* Directive
Below are records; reproduce exactly the lines from the one that has "Continue the Blender" through the one that has "return points[k].lerp(points[k +", ends included, and nothing more.
···
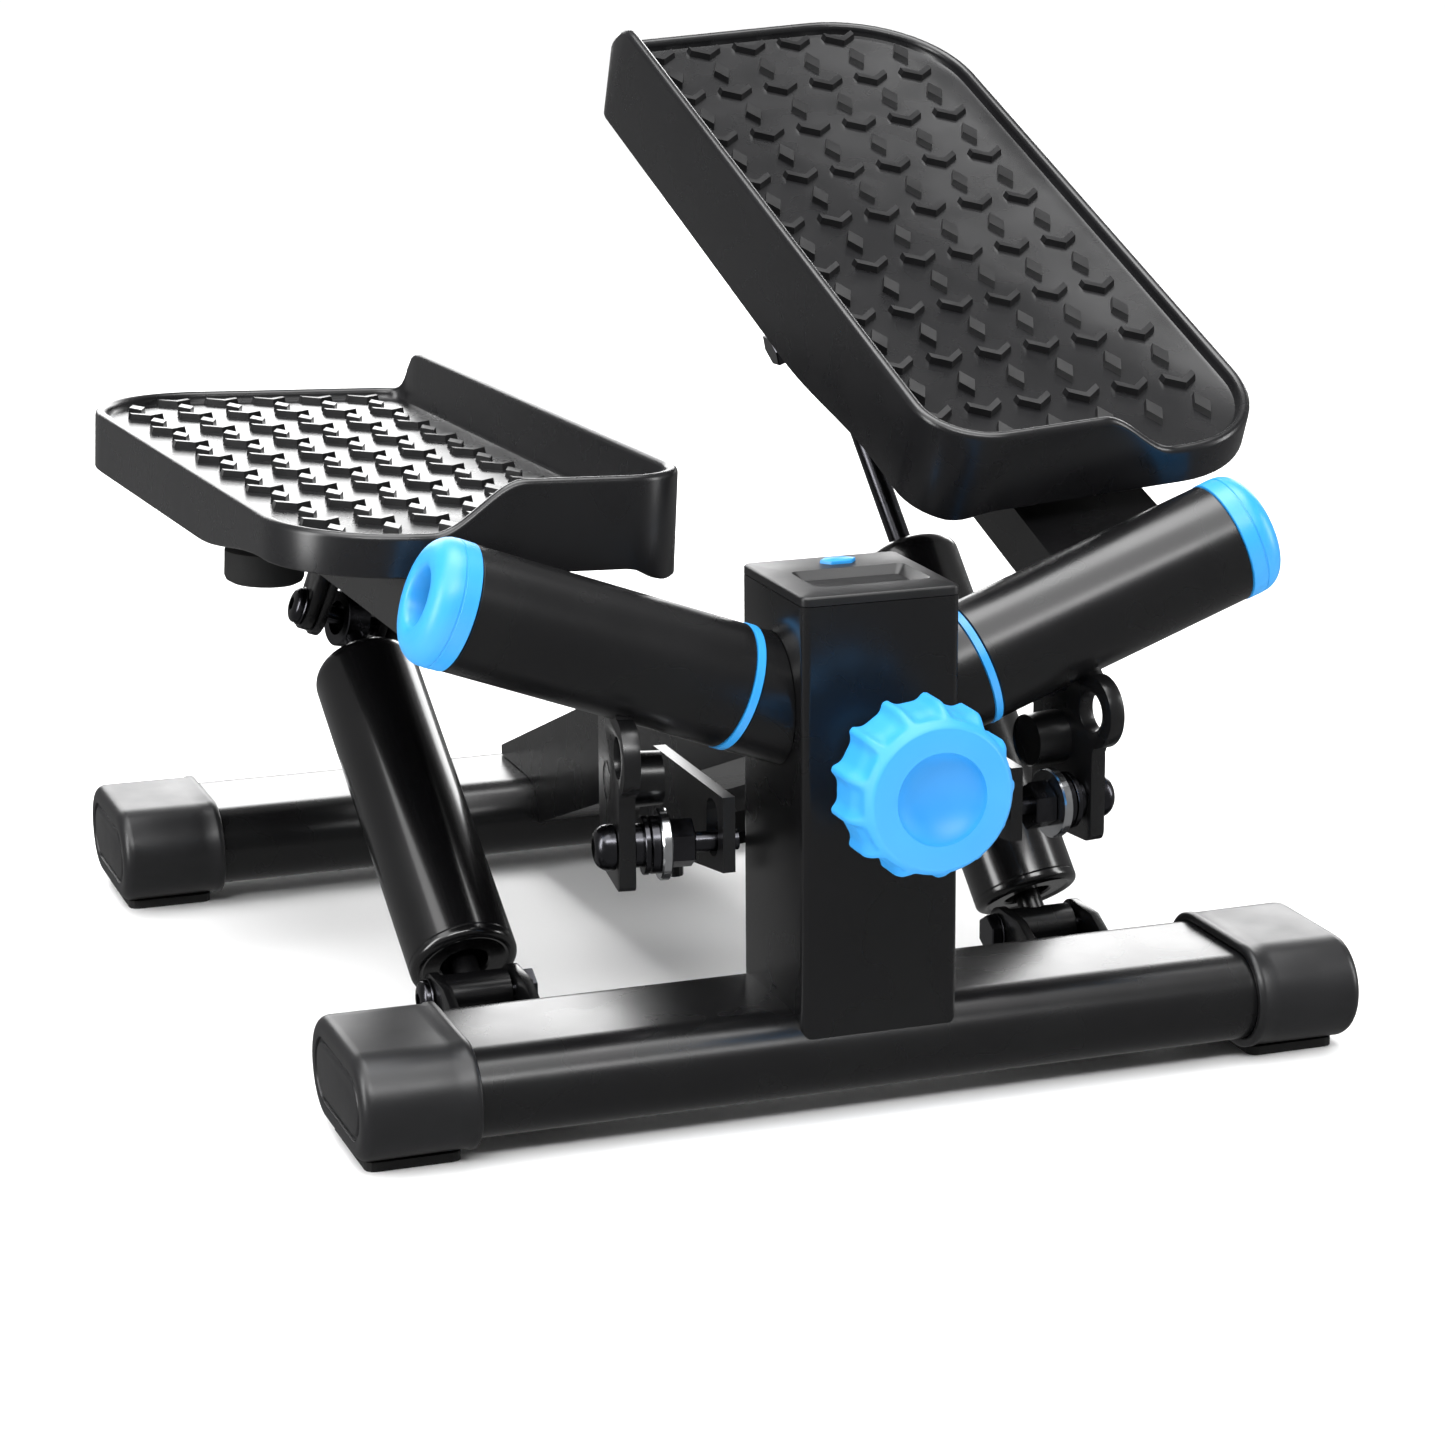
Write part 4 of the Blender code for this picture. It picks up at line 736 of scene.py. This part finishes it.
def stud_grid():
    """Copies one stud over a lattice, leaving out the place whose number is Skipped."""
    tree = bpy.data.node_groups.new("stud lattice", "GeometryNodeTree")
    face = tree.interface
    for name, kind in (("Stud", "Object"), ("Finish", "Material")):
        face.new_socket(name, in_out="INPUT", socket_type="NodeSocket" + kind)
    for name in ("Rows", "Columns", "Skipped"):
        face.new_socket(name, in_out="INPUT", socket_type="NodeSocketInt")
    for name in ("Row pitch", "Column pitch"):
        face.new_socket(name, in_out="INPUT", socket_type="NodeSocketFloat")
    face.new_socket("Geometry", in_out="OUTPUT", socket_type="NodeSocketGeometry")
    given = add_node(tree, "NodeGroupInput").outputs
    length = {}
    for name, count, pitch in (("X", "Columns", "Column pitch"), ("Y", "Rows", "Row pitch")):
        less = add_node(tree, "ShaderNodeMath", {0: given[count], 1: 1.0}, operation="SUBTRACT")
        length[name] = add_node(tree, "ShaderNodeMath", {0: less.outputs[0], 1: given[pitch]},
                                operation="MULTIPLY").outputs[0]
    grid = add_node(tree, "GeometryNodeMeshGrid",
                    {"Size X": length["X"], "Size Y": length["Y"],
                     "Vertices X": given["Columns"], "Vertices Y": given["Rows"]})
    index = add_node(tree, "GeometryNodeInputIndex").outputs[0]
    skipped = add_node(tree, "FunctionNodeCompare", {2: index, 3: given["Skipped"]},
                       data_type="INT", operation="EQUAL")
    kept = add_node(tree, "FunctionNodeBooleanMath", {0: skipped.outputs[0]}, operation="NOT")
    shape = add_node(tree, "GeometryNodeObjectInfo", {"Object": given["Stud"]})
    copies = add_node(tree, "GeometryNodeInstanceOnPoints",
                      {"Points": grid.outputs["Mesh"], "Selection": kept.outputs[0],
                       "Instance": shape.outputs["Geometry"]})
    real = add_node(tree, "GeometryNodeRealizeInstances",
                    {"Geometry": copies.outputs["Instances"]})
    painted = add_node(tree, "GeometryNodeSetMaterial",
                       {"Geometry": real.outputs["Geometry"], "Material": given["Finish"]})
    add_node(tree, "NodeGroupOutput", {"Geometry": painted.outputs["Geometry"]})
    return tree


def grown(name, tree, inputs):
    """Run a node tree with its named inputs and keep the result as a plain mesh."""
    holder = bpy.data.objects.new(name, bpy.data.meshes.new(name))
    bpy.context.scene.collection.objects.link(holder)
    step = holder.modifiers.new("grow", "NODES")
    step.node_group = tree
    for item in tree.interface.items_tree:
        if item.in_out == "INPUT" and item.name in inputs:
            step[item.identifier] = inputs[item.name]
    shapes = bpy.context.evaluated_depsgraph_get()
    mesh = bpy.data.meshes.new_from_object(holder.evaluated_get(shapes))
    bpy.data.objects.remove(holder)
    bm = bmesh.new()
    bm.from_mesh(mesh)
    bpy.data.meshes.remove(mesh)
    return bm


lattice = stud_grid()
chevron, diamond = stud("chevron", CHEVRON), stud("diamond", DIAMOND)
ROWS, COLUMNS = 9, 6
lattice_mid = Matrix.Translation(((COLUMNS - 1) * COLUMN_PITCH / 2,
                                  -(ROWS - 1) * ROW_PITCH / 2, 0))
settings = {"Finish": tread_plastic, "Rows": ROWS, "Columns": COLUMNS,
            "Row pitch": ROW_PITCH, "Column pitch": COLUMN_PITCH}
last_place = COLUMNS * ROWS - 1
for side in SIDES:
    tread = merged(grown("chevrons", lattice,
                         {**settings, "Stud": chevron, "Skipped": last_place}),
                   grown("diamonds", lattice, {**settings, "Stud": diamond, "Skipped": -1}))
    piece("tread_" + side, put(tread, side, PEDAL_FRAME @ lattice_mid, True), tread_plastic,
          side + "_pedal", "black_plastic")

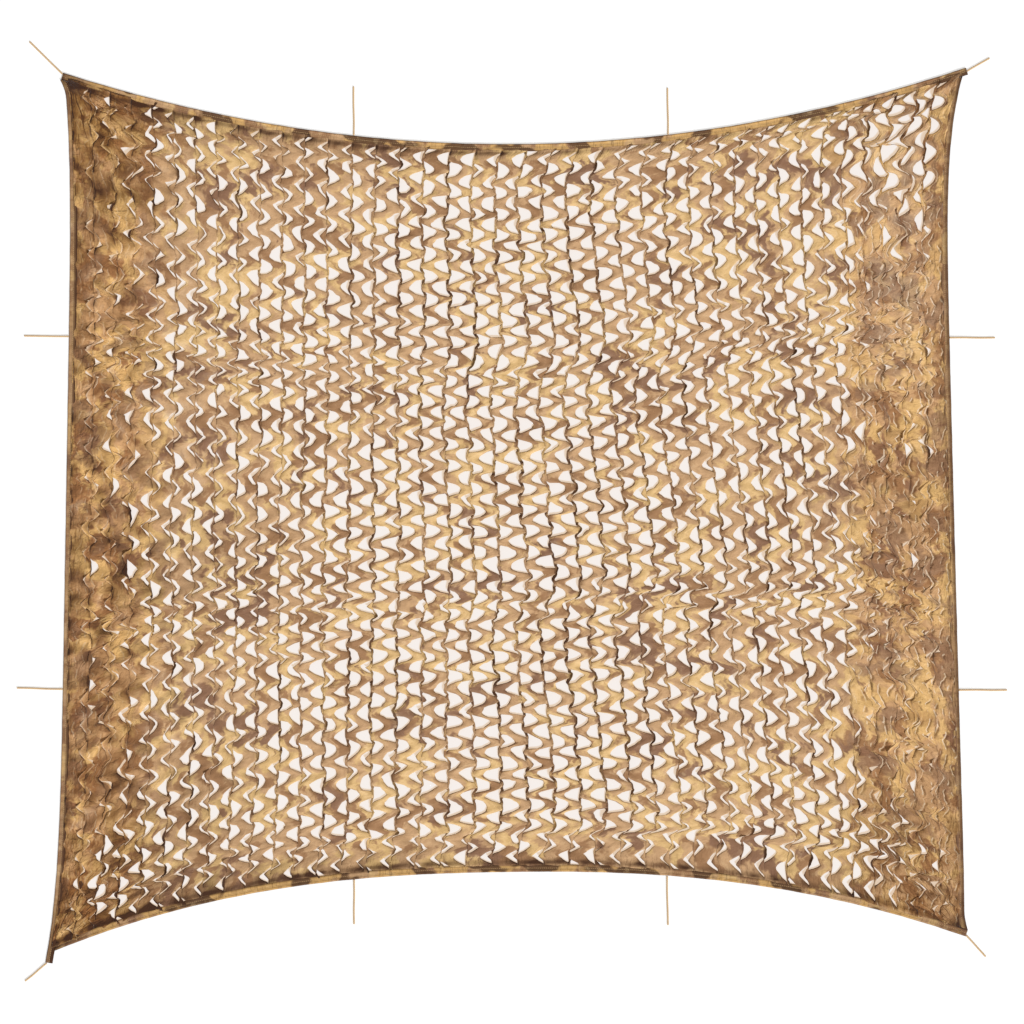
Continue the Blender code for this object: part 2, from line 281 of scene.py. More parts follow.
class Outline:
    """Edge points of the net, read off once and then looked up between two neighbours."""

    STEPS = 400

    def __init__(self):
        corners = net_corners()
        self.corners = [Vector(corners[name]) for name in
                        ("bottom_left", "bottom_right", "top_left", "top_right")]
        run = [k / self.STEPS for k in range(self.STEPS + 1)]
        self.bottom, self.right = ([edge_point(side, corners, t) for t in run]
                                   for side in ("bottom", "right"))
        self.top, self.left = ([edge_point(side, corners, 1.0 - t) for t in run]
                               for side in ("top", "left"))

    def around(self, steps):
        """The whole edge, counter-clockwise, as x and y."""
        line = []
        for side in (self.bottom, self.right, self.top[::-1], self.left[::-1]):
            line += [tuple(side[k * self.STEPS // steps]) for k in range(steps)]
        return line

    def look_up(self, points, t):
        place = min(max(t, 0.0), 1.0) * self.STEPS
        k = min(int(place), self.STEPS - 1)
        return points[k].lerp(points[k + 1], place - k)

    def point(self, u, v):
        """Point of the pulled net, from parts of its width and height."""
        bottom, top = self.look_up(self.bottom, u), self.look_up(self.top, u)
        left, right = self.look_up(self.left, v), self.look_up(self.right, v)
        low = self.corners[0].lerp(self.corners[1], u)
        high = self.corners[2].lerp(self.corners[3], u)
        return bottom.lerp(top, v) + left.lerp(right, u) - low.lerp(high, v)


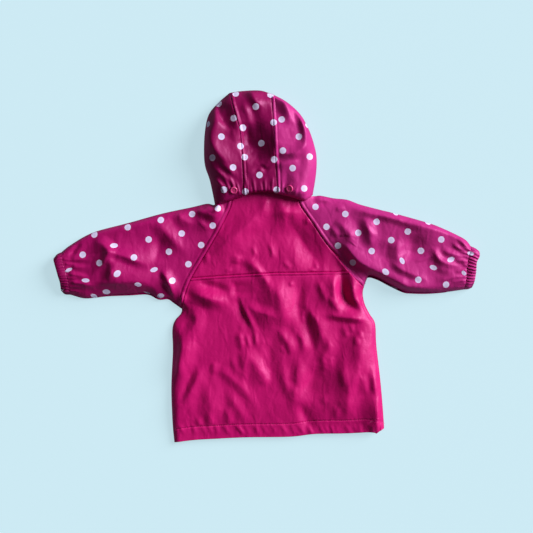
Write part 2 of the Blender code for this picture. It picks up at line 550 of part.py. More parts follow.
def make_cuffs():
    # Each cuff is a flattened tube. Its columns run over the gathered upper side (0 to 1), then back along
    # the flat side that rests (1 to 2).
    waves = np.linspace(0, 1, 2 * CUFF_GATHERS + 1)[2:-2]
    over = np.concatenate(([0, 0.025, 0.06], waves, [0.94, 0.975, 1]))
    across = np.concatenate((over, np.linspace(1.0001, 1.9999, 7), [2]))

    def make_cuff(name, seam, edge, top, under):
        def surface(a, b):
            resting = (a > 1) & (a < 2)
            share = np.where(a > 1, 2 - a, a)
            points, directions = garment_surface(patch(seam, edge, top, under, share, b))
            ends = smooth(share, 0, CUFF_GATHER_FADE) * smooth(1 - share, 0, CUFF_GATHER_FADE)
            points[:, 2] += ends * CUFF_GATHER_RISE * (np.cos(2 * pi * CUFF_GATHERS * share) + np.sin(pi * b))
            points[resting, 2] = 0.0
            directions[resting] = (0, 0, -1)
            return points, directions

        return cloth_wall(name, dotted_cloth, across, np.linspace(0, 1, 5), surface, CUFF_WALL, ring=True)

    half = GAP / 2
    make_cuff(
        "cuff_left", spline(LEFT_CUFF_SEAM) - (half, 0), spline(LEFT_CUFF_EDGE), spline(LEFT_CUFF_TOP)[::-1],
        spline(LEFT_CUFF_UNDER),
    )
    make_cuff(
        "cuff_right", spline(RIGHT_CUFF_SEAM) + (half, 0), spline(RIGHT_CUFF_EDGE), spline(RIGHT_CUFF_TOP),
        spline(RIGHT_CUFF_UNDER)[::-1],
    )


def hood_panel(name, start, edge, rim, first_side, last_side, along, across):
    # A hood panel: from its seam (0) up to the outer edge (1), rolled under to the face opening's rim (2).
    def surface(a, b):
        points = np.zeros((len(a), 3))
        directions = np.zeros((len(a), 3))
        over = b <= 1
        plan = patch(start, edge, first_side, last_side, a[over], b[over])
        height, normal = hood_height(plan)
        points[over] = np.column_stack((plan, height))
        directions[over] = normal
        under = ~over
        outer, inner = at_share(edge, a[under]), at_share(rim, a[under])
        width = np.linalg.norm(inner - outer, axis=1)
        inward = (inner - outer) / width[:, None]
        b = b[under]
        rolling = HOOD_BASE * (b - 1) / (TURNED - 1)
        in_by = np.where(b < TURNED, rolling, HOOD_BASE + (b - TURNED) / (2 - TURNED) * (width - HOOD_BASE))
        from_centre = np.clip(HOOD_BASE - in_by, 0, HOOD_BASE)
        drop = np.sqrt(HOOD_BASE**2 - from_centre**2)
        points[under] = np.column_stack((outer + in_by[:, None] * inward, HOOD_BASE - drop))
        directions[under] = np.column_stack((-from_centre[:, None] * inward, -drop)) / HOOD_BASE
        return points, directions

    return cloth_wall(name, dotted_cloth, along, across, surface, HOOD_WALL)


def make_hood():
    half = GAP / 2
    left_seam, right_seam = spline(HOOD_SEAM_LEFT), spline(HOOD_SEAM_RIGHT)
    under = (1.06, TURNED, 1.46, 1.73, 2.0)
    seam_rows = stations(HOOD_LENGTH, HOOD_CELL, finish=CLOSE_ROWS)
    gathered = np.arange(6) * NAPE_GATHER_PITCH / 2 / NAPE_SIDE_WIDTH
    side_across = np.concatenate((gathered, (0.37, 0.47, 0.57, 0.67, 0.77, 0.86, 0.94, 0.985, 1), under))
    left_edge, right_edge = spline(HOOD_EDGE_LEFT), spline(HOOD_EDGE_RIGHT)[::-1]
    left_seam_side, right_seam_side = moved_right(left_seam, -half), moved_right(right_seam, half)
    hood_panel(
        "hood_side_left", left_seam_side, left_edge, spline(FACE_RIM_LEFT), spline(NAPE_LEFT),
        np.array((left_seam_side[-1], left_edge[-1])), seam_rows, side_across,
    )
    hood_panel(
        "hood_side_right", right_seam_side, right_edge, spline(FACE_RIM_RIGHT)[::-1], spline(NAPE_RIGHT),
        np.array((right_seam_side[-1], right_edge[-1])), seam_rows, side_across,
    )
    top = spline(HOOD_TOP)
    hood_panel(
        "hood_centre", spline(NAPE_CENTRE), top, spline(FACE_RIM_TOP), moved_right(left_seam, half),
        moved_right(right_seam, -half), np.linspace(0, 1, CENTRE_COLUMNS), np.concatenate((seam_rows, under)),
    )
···
* Expected answer
Continue the Blender code for this object: part 2, from line 281 of scene.py. More parts follow.
class Outline:
    """Edge points of the net, read off once and then looked up between two neighbours."""

    STEPS = 400

    def __init__(self):
        corners = net_corners()
        self.corners = [Vector(corners[name]) for name in
                        ("bottom_left", "bottom_right", "top_left", "top_right")]
        run = [k / self.STEPS for k in range(self.STEPS + 1)]
        self.bottom, self.right = ([edge_point(side, corners, t) for t in run]
                                   for side in ("bottom", "right"))
        self.top, self.left = ([edge_point(side, corners, 1.0 - t) for t in run]
                               for side in ("top", "left"))

    def around(self, steps):
        """The whole edge, counter-clockwise, as x and y."""
        line = []
        for side in (self.bottom, self.right, self.top[::-1], self.left[::-1]):
            line += [tuple(side[k * self.STEPS // steps]) for k in range(steps)]
        return line

    def look_up(self, points, t):
        place = min(max(t, 0.0), 1.0) * self.STEPS
        k = min(int(place), self.STEPS - 1)
        return points[k].lerp(points[k + 1], place - k)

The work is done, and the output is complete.